I loved this challenge, and I was happy to not actually be there as a judge, but rather as a diner, as an observer, and as a fan. Without having to worry about who did “better” than the rest, I could just focus on the food and, even more, on the insight into each chef’s culinary life. Who these great chefs thought they were.   

I loved the way Douglas’s first thoughts were to his formative cooking experience, the first dish he remembers making in a restaurant, and how it became his mussel billi bi soup. I once had a version of that soup at his restaurant Cyrus in 2007. It had so much mussel flavor I can still taste it. To taste it at finale was, for me, like the past come back to life.
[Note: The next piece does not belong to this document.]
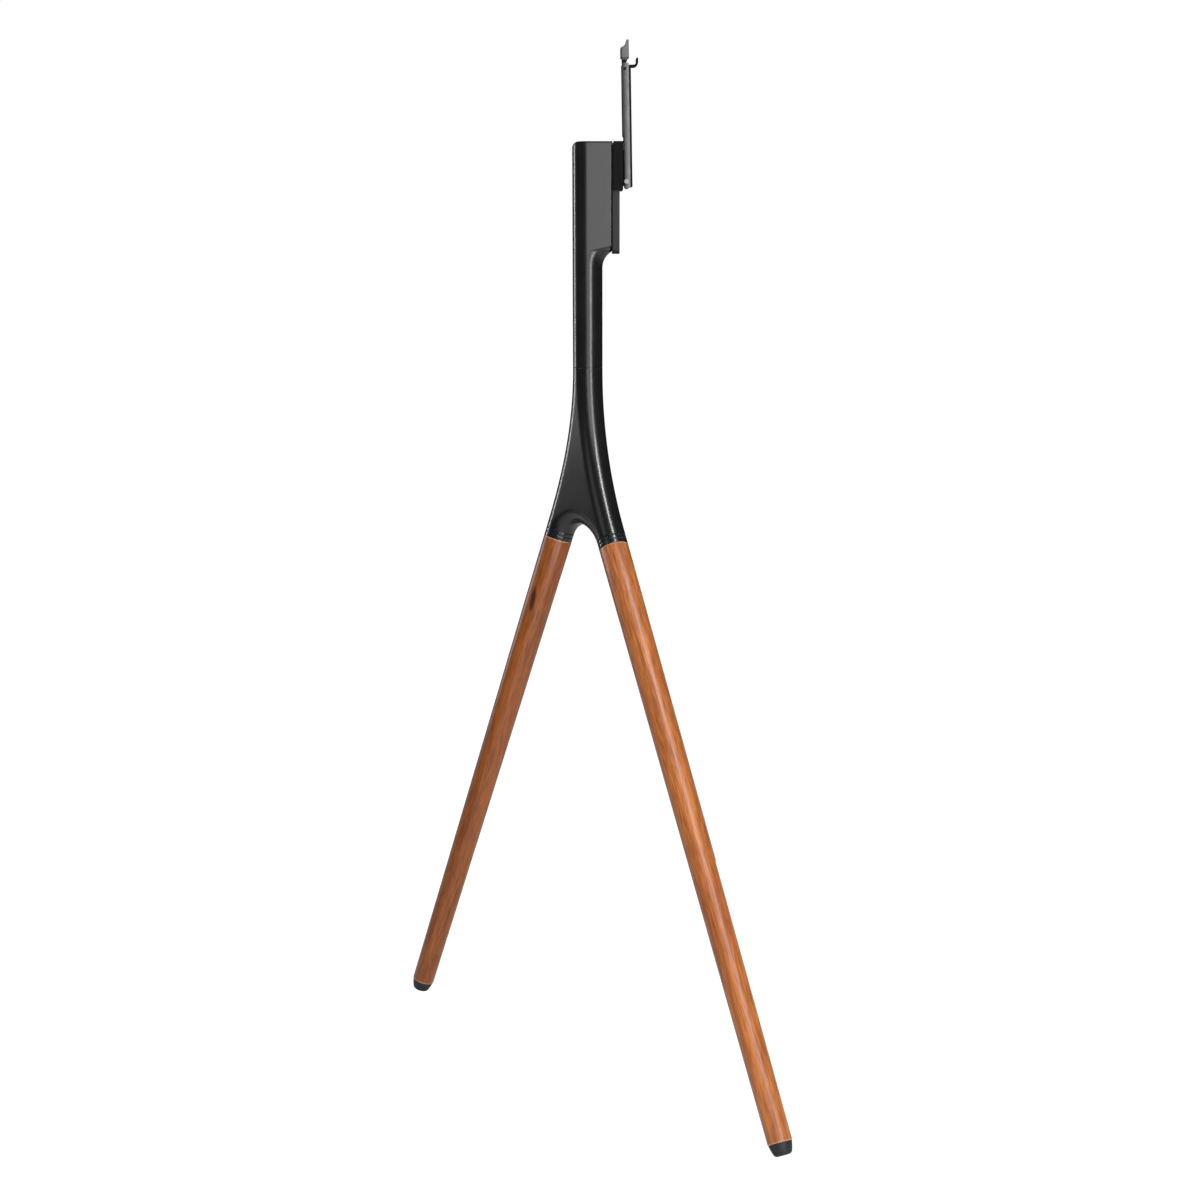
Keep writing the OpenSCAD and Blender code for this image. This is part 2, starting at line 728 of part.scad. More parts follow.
module hook_plate() {
    tip_x = plate_x + hook_gap;
    color("#1c1c1e") in_bar() difference() {
        union() {
            box([bar_front_x, -plate_w / 2, plate_low_z], [plate_x, plate_w / 2, plate_top_z - 4]);
            across(hook_w) {
                translate([bar_front_x, plate_top_z - 5]) square([plate_t, 5]);
                translate([plate_x, plate_top_z - hook_t]) square([hook_gap - hook_bend, hook_t]);
                translate([tip_x, plate_top_z + hook_bend])
                    square([hook_t, hook_rise - hook_t / 2 - hook_bend]);
                translate([tip_x + hook_t / 2, plate_top_z + hook_rise - hook_t / 2]) circle(d = hook_t);
                translate([tip_x - hook_bend, plate_top_z + hook_bend]) intersection() {
                    difference() {
                        circle(r = hook_bend + hook_t);
                        circle(r = hook_bend);
                    }
                    translate([0, -hook_bend - hook_t]) square(hook_bend + hook_t);
                }
            }
        }
        for (z = fixing_z) rod_x(bar_front_x - 1, plate_x + 1, z, fixing_r);
        for (z = plate_screw_z) {
            rod_x(bar_front_x - 1, plate_x + 1, z, plate_screw_r + fit);
            rod_x(plate_x - plate_screw_head, plate_x + 1, z, 2 * plate_screw_r);
        }
    }
}

module plate_screws() {
    color("silver") in_bar() for (z = plate_screw_z) {
        rod_x(bar_front_x - web_t - plate_nut_t - 1.8, plate_x - 1, z, plate_screw_r - fit);
        rod_x(plate_x - plate_screw_head, plate_x - 0.1, z, 2 * plate_screw_r - fit);
    }
}

module plate_nuts() {
    color("silver") in_bar() for (z = plate_screw_z) difference() {
        translate([bar_front_x - web_t - plate_nut_t, 0, z]) rotate([0, 90, 0])
            cylinder(h = plate_nut_t, r = 2 * plate_screw_r, $fn = 6);
        rod_x(bar_front_x - web_t - 4, bar_front_x, z, plate_screw_r);
    }
}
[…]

And for him, someone now so inspired by the lightness of Japan, to reach back to the glories of a wallop of cream and brine… it felt like he was starting the meal by going back to his roots. 

I loved the way Bryan went in another direction, going to the first dish he ever cooked for his wife. I thought his dish was fantastic: the sweet subtlety of crab hovered over the grains and the egg yolk, but honestly, I also could’ve eaten the OG version of a sautéed chicken breast with crab and cream sauce. I kind of miss food with names like Chicken Chesapeake. Who will be the brave soul to bring back ye olde cruise liner food in their restaurant? But anyway, Bryan’s cooking impressed me through the whole season with its creativity and intelligence—I was shocked to realize he hadn’t actually won a challenge until the end—but it was so great to see, in the end, how grounded he feels in his emotional side as a person and as a chef. The dish was light; it felt full of possibility. You could tell his was cooking with the memory of being at the start of something, the excitement of it. 


And I loved it when Jen took the “something borrowed” part of the dinner as a chance to nod to her old mentor Wolfgang Puck, from when he was borrowing from Chinese cuisine at Chinois on Main. Her “Chinese duck with shiitake broth, eggplant, daikon, grilled bok choy, and duck wonton” was too busy, too over the top, too 1992… and just freaking awesome. Just like L.A., really. (I used to think that L.A. is stuck in the '80s and '90s, until I realized that, no, it’s just that in the '80s and '90s, the rest of the country was just trying to be like L.A.) I hadn’t had the pleasure of eating her food before Top Chef Masters, but I could see a direct line between what she was “borrowing” and her own food: it pulls flavors from a global palette—pulls them mightily, puts her back into it—to come up with thoroughly American dishes. Her cooking is so muscular, so full of umami and depth and, when she wants to use them, pungent spices. 

There were many other dishes that day: thrilling ones (Bryan’s white-on-white dessert), masterful ones (I mean, you try to wrap a piece of fish in individual noodle strands like Douglas did!), just bang-up delicious ones (Jen’s paella gnocchi. That is all.) But I most loved seeing into these chefs’ past and how they went from there to who they are today. I haven’t had a chance to talk with them yet, but I wonder which of them will say that writing the menu was easy. All three of these chefs were so good, their cooking so assured, I wouldn’t be surprised to hear that from all of them.